The Democrats' tepid response to Peter Pace's lecture on the immorality of homosexuality is riling up some liberal critics, among them the New Republic's Jason Zengerle, who says Barack Obama is "pandering to bigots. Newsday caught up with the Illinois Senator yesterday and asked him, in light of Peter Pace's recent comments, whether he thought gays and lesbians were immoral. Here's how Obama responded:
" Answer 1: 'I think traditionally the Joint Chiefs of Staff chairman has restricted his public comments to military matters. That's probably a good tradition to follow.'
"Answer 2: 'I think the question here is whether somebody is willing to sacrifice for their country, should they be able to if they're doing all the things that should be done.'
"Answer 3: Signed autograph, posed for snapshot, jumped athletically into town car.
"I hope Obama takes a fourth stab at answering the question. If he does, a simple 'no' will suffice."
At Americablog, John Aravosis is just plain mad:
"What the hell is up with Obama? This is the first major flub I've seen from Obama in this campaign, and it's a doozy. Some of the shine just got knocked off that golden boy.
"As for Hillary, this is not good. Many in the gay community love her, while many fear that while she generally talks a good talk, she won't be there for us when we need her. This kind of vacillation and avoidance only feeds those fears."
The party's antiwar left also sees vacillation on Iraq, but American Prospect's Michael Tomasky argues that there's a valid mathematical reason:
"The number is 62, and it's the number of House Democrats who represent districts that George W. Bush carried in 2004. I have a map up on my screen as I write showing the districts in question -- districts, of course, on which the Democrats' House majority depends. In Oklahoma, Kansas, Utah, and Colorado; Minnesota, Indiana, Illinois, Wisconsin, both Dakotas, and Michigan; all 11 states of the Confederacy; California, Oregon, and Washington; Ohio and Kentucky and West Virginia and Pennsylvania and even New Hampshire and New York, Democrats are sitting in red districts -- where they won, in many cases, narrow victories.
"By way of contrast, how many House Republicans represent districts that John Kerry won in 2004? All of eight. You don't have to be Charlie Cook to understand the problem this presents."
On the Rudy Watch, the New York Sun's Ryan Sager is the first I've seen to suggest that his third wife, Judith Nathan, might be a liability after he watched her in action:
"The campaign might want to be more careful with how she frames her remarks.
"Here, she starts off by saying, 'I wanted to tell you all a little bit about how Rudy and I came to be our team together.' The problem with this is that we all know their relationship began as an affair, while he was still married -- be it in a publicly 'distant' (that's how the press likes to put it) marriage. She then goes on to describe some of their early flirtations.
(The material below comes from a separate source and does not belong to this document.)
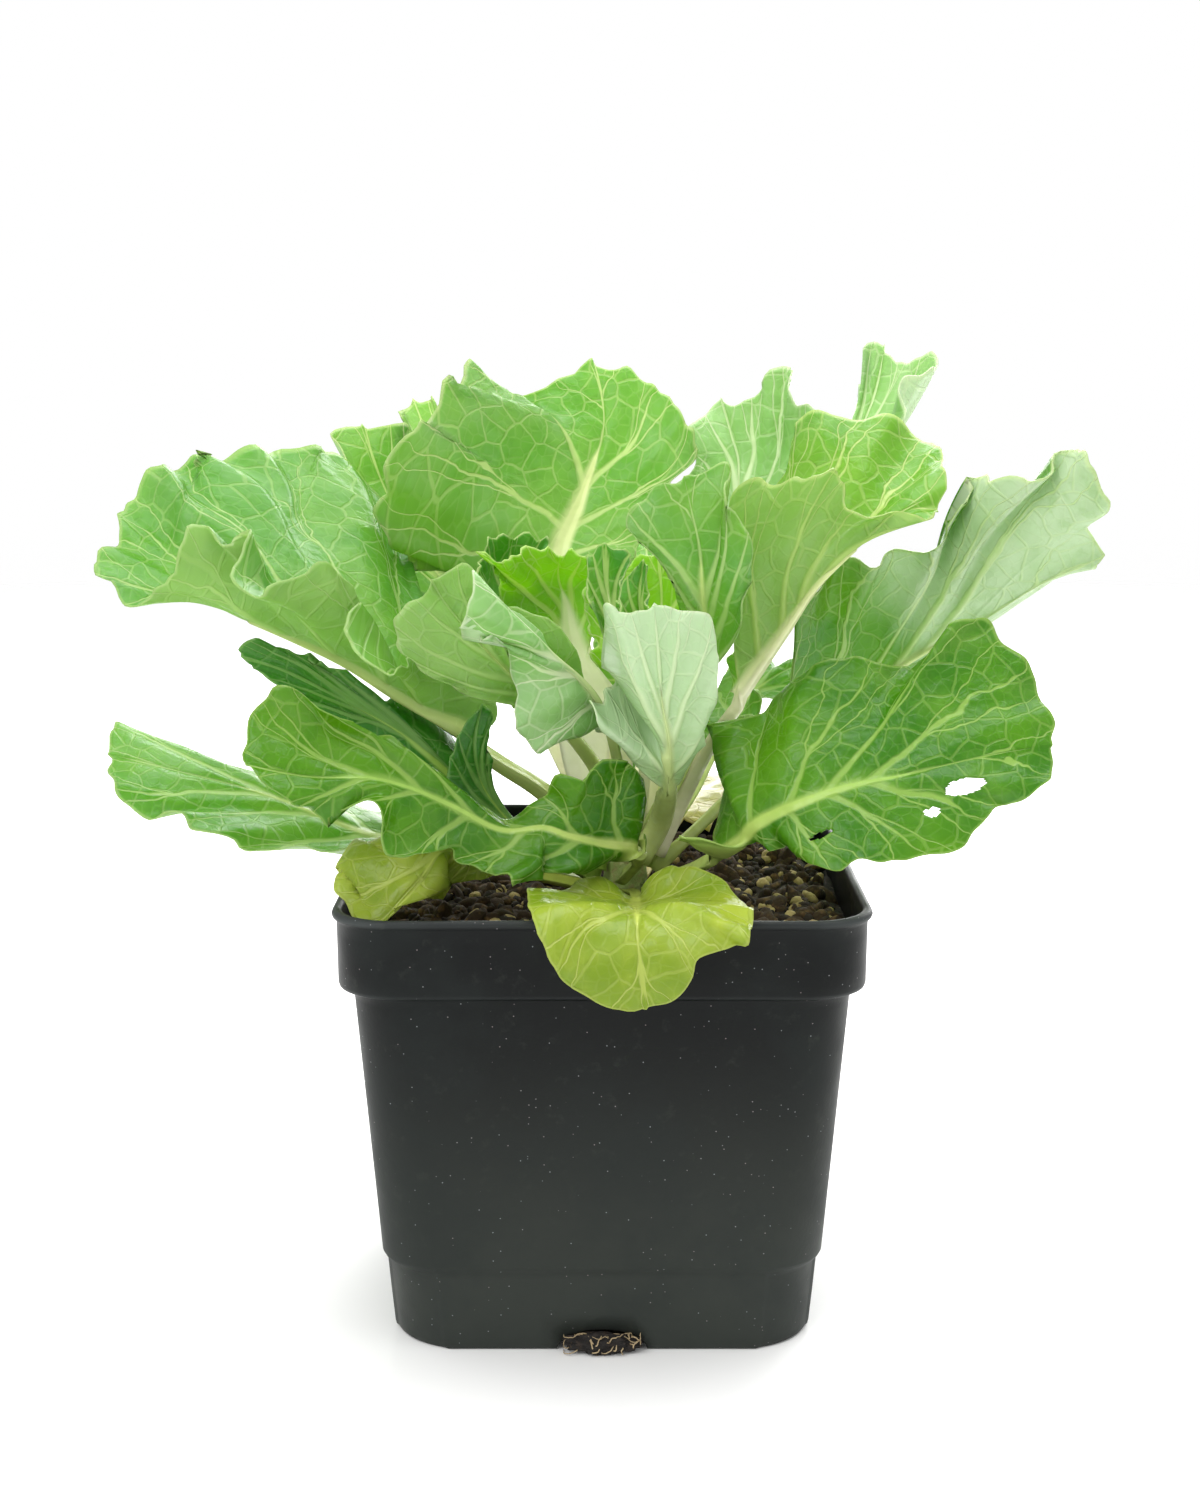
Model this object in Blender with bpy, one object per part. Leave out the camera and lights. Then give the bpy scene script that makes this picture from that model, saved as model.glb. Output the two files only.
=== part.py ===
"""Ornamental kale in a square nursery pot: pot, potting mix, root tuft, stem and one solid for each leaf.

Leaves are drawn in millimetres and written in metres. The pot stands on z = 0, centred on the origin.
"""
import math
import random

import bpy
import numpy as np
from mathutils import Vector

MM = 0.001

# pot
POT_HEIGHT = 111.1
LIP_HALF = 63.5
LIP_THICK = 1.6
BAND_HALF = 62.4
BAND_BOTTOM = 92.0
BODY_TOP_HALF = 60.0
FOOT_TOP = 20.5
FOOT_TOP_HALF = 53.0
BOTTOM_HALF = 51.4
CORNER_RADIUS = 14.0
FOOT_INSET = 1.7
WALL = 1.4
FLOOR = 1.8
NOTCH_HALF = 11.0
NOTCH_HEIGHT = 5.6
NOTCH_REACH = 8.0

# potting mix and stem
SOIL_TOP = 102.3
SOIL_RELIEF = 0.9
GAP = 0.35
STEM_X, STEM_Y = 6.0, -4.0
STEM_FOOT = 95.0
STEM_TOP = 117.8
STEM_RADIUS = 5.8
STEM_TOP_RADIUS = 5.0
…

"I don't think I was the only one at this point thinking: Ick.
"The former Ms. Nathan is, after all, describing the beginning of an affair that would lead to an ugly and painful divorce that still is affecting the former mayor's relationship with his children.
"Later in her brief remarks, Mrs. Giuliani describes how being married to the former mayor makes it easier for her to raise money for her chosen causes. 'You can then pick up the phone as Judith Giuliani,' she said, and speak to people with deep pockets 'who might not normally take my telephone calls.'
"Again: Ick."
This got squeezed out of my column yesterday, but conservative author Bruce Bartlett has some thoughts on media bias that will be anathema to many on the right:
"In my view, the media did have a strong left-wing tilt for many years. But over the last 20 years or so, I think that has mostly disappeared. Major newspapers like The Post and New York Times are now fairly evenhanded in their news coverage. Their editorial pages are still pretty liberal, of course, but the Post in particular is far less liberal in its editorial positions than it was in the 1970s.
"If, as I believe, the major media tilted left and have moved toward the center, then this means they moved to the right. It is this movement that the left has picked up on and is complaining about. But the idea that the media now tilt toward conservatives is absurd. However, I do think that in some ways conservatives have become better at using the media, taking advantage of its institutional biases to spin stories in conservative directions. Contrary to what the left thinks, this is not something nefarious, but simply the application of good public-relations skills."
Rahm Emanuel has some advice for his freshman Dems: Avoid Stephen Colbert.
Finally, my story on gossip giant TMZ.com prompted this catchup piece in the LAT:
"Sometimes called 'Hollywood for ugly people,' Washington usually rewards policy wonks. Think earmarks, fine print, protocols. 'Washington is where the term 'celebrity' includes former surgeons general, defense lawyers and Pat Buchanan,' said Rep. Linda T. Sanchez (D-Lakewood), whose status as a prominent bachelorette and stand-up comedian might make her a target for TMZ's gossip hounds. 'TMZ is going to be bored out of its mind. The only thing keeping TMZ in D.C. for more than a week would be its lease.' "
Well, L.A. Times, maybe we're a little uglier because we don't all go around getting face lifts, tummy tucks and boob jobs.